REQUIREMENTS => Find the word "into" in the material below and gather every line that contains it.

INPUT DATA =>
— START —
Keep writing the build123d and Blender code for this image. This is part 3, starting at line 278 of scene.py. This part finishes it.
— END —
— START —
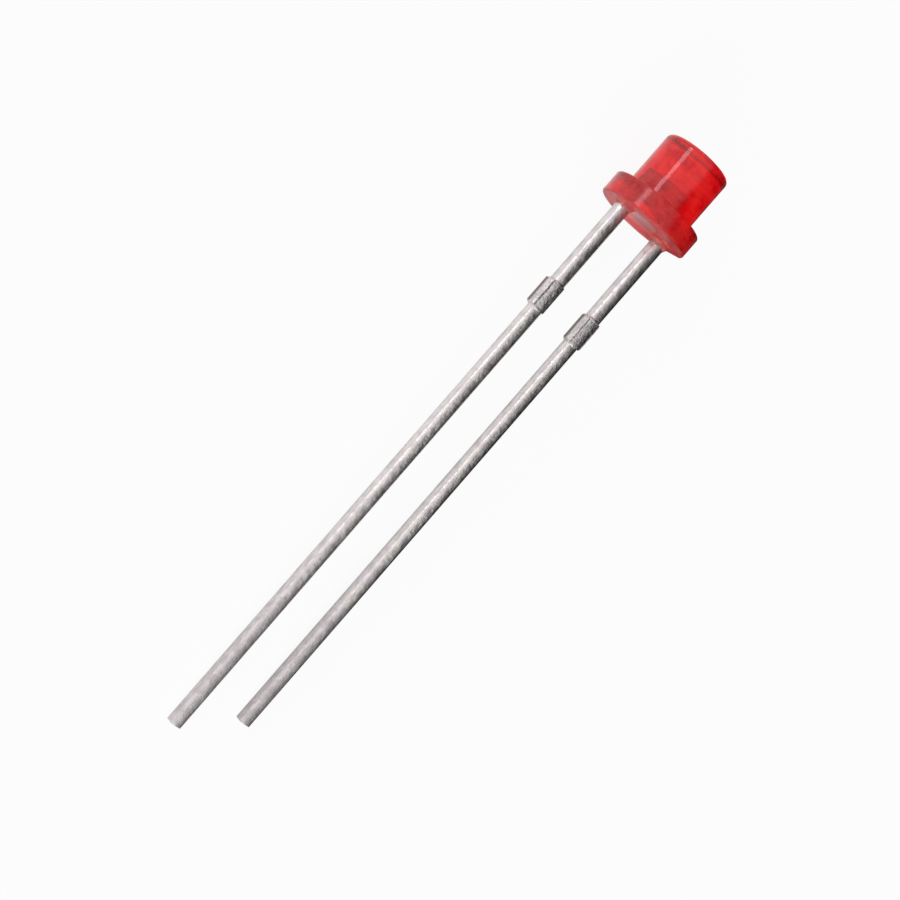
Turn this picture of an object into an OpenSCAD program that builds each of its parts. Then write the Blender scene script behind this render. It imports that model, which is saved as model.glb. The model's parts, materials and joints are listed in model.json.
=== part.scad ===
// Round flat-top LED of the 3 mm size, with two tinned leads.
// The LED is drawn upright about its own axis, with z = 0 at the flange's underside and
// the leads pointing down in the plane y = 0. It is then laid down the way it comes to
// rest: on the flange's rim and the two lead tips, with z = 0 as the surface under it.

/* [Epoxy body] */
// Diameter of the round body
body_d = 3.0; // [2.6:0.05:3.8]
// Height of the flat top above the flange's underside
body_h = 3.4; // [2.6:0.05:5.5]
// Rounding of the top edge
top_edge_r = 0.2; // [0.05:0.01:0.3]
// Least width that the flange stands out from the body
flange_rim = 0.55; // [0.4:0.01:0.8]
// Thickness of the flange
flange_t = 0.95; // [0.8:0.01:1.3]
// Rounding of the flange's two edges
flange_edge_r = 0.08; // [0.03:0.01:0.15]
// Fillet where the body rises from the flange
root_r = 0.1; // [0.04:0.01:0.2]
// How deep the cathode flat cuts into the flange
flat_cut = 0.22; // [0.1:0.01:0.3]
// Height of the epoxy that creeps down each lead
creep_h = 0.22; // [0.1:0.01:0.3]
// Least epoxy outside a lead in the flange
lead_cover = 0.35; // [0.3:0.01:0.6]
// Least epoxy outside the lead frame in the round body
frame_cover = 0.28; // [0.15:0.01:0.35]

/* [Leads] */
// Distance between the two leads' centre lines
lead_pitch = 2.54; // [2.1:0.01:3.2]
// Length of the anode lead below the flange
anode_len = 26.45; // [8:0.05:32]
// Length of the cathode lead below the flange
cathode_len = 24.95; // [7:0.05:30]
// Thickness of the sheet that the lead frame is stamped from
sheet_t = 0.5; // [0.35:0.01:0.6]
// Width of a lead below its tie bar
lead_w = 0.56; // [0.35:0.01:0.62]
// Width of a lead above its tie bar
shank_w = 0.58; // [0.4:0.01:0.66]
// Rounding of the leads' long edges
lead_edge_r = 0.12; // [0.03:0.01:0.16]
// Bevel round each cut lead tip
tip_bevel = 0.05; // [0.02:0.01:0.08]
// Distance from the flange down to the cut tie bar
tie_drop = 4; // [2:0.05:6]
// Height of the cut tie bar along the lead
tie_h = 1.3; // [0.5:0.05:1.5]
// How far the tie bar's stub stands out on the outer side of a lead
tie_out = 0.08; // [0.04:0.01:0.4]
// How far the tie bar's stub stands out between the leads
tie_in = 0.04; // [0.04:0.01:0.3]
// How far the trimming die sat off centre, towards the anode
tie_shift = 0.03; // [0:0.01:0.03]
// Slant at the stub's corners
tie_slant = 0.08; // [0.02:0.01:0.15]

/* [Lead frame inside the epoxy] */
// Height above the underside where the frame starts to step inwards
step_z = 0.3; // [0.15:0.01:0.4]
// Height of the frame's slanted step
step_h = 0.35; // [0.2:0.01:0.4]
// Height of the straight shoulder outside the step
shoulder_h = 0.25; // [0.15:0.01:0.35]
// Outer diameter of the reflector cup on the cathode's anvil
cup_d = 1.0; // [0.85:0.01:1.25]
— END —
SOLUTION FOR THIS EXERCISE =>
Turn this picture of an object into an OpenSCAD program that builds each of its parts. Then write the Blender scene script behind this render. It imports that model, which is saved as model.glb. The model's parts, materials and joints are listed in model.json.
// How deep the cathode flat cuts into the flange